**Set problem**
Gather every line in the records below that contains the word "joints".

Rows from an object dataset
[Start]
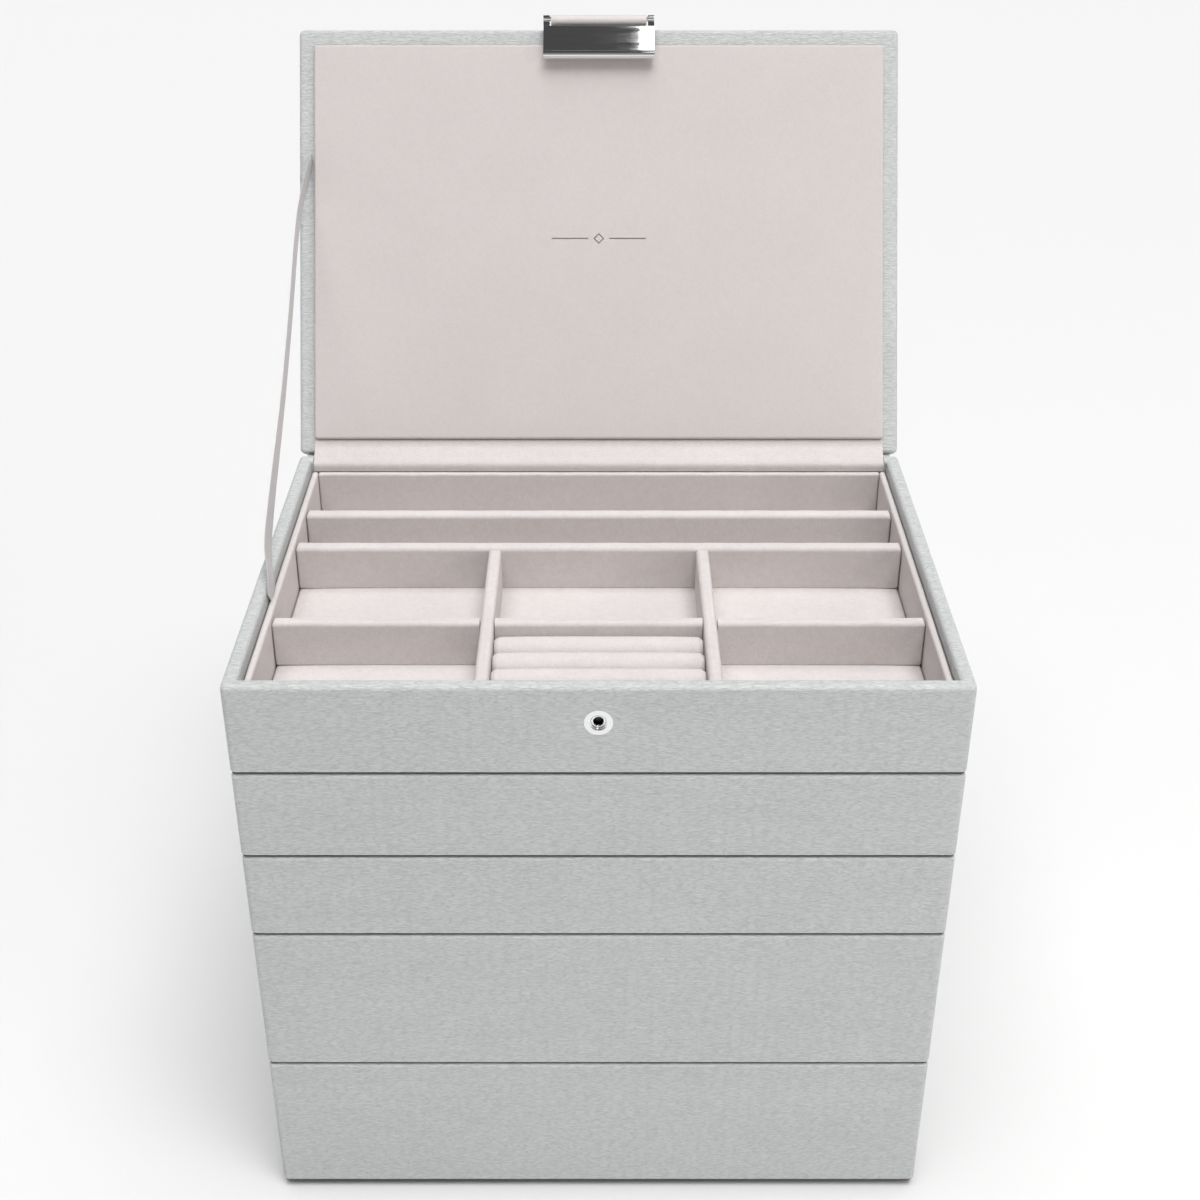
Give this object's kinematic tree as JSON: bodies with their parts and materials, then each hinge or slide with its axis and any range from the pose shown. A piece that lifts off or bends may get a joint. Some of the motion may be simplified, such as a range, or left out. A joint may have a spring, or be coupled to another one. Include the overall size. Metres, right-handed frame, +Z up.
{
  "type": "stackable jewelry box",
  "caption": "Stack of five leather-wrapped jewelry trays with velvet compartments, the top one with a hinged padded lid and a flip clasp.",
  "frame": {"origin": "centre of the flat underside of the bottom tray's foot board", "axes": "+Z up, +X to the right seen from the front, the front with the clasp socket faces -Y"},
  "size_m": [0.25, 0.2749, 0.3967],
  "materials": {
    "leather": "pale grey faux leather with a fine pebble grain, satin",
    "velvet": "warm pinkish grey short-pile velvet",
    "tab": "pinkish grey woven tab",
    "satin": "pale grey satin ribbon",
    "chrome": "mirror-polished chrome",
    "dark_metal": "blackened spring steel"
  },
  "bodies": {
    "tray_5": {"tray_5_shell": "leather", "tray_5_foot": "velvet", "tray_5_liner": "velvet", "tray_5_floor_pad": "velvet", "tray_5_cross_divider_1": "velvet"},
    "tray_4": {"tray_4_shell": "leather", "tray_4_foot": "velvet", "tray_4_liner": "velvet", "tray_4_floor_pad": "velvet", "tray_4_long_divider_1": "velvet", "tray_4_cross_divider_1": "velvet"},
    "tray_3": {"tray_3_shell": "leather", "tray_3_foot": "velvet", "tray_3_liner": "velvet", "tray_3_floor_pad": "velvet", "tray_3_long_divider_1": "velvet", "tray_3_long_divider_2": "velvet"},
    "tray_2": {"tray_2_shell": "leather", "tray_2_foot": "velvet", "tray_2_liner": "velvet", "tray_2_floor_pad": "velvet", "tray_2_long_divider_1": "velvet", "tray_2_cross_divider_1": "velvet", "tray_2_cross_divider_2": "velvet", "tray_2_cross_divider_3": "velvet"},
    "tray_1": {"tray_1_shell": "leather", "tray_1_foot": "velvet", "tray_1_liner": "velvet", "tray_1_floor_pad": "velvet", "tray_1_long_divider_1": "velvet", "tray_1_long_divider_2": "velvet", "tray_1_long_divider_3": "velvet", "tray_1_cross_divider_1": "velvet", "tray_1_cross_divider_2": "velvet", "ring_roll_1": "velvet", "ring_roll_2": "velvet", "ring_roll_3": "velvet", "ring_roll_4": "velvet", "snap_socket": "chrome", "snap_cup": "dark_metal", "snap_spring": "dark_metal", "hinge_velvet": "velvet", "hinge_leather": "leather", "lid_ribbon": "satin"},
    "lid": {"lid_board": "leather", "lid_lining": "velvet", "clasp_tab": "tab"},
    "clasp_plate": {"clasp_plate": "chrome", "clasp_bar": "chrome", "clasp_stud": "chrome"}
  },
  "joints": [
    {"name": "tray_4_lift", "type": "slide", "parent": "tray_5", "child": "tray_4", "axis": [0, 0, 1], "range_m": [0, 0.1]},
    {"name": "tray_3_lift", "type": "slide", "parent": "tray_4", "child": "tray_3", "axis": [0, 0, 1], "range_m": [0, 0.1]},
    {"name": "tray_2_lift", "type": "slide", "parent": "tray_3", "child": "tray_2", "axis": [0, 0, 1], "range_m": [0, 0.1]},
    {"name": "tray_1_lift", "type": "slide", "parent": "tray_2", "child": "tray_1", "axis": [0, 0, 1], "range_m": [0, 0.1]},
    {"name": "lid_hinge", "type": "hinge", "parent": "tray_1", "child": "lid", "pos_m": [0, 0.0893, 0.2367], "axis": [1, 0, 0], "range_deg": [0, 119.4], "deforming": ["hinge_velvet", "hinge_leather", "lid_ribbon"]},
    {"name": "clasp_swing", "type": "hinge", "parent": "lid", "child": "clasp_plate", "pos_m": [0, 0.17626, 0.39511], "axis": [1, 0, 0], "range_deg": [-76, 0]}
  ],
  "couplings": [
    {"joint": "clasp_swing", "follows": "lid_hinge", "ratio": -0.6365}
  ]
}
[End]
[Start]
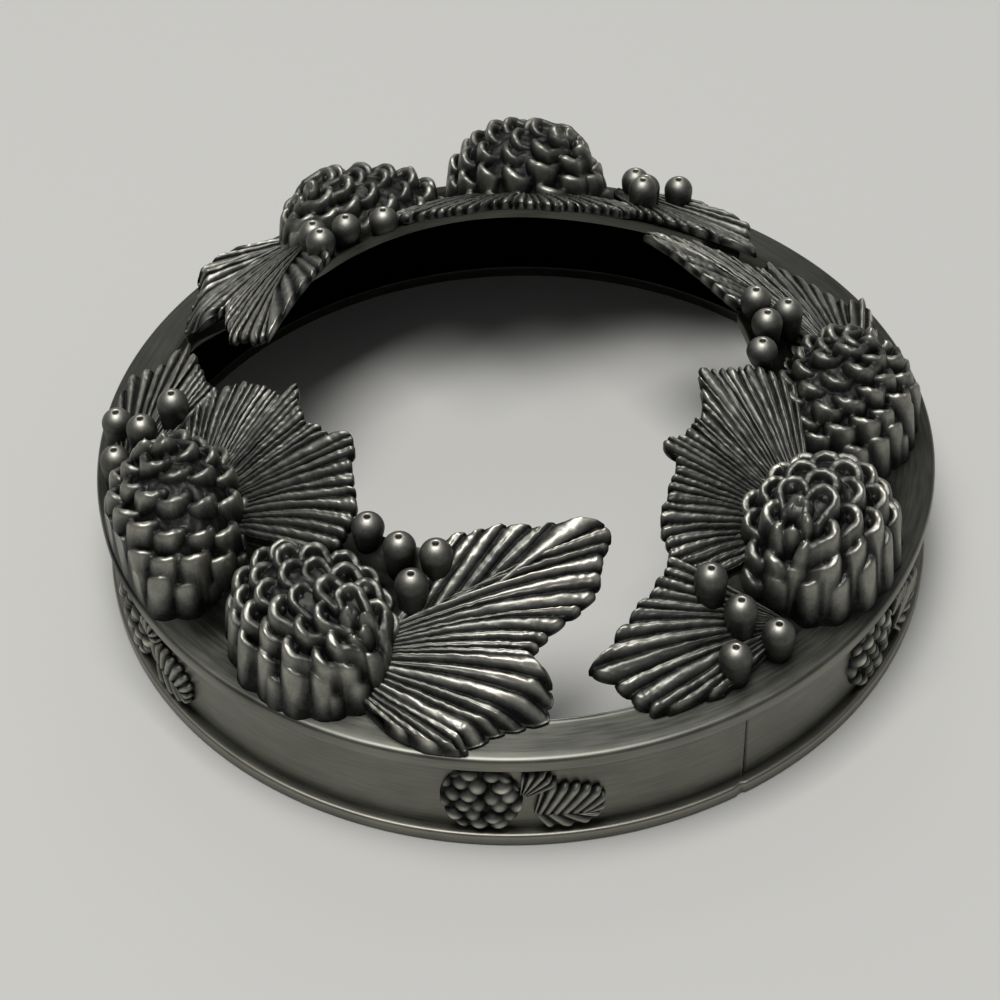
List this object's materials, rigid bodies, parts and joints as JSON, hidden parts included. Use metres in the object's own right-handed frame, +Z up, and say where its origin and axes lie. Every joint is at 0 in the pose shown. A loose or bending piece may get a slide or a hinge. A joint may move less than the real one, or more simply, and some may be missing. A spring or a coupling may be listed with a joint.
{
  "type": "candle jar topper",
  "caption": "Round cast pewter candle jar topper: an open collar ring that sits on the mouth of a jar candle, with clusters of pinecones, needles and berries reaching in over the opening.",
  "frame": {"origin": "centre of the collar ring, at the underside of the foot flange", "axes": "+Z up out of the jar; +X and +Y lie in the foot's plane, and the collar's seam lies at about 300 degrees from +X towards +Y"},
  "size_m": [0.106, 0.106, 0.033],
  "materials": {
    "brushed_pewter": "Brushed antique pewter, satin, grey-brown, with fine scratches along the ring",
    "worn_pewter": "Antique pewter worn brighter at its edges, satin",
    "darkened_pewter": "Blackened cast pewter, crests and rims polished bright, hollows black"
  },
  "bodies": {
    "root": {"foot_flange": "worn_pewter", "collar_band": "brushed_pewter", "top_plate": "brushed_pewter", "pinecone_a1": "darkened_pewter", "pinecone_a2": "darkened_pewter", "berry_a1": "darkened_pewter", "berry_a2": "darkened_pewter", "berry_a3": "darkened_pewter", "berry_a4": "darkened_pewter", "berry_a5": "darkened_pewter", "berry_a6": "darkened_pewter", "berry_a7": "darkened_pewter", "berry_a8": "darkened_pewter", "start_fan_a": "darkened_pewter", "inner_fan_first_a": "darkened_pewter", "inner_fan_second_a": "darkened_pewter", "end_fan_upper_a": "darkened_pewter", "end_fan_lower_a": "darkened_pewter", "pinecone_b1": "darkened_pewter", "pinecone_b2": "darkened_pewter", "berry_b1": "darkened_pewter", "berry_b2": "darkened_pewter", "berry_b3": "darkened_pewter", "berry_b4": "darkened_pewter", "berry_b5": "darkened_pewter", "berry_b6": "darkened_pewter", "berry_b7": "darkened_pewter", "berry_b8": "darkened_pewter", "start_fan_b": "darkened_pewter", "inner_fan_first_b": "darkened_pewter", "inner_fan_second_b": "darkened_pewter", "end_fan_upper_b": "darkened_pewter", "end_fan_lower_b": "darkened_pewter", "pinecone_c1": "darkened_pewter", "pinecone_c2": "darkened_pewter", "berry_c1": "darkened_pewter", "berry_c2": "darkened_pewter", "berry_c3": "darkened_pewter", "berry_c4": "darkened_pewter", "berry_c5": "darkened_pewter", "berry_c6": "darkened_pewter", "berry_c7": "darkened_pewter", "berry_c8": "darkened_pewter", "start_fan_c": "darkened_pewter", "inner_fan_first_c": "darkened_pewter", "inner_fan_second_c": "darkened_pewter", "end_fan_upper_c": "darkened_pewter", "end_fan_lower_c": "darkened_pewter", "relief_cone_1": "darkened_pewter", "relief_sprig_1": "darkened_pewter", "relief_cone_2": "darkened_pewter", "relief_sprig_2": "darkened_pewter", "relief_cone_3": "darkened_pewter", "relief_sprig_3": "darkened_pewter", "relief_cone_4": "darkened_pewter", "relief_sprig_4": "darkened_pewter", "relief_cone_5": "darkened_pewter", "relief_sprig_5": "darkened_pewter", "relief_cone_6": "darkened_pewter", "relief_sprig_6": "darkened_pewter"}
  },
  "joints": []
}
[End]
**Correct response**
  "joints": [
List this object's materials, rigid bodies, parts and joints as JSON, hidden parts included. Use metres in the object's own right-handed frame, +Z up, and say where its origin and axes lie. Every joint is at 0 in the pose shown. A loose or bending piece may get a slide or a hinge. A joint may move less than the real one, or more simply, and some may be missing. A spring or a coupling may be listed with a joint.
  "joints": []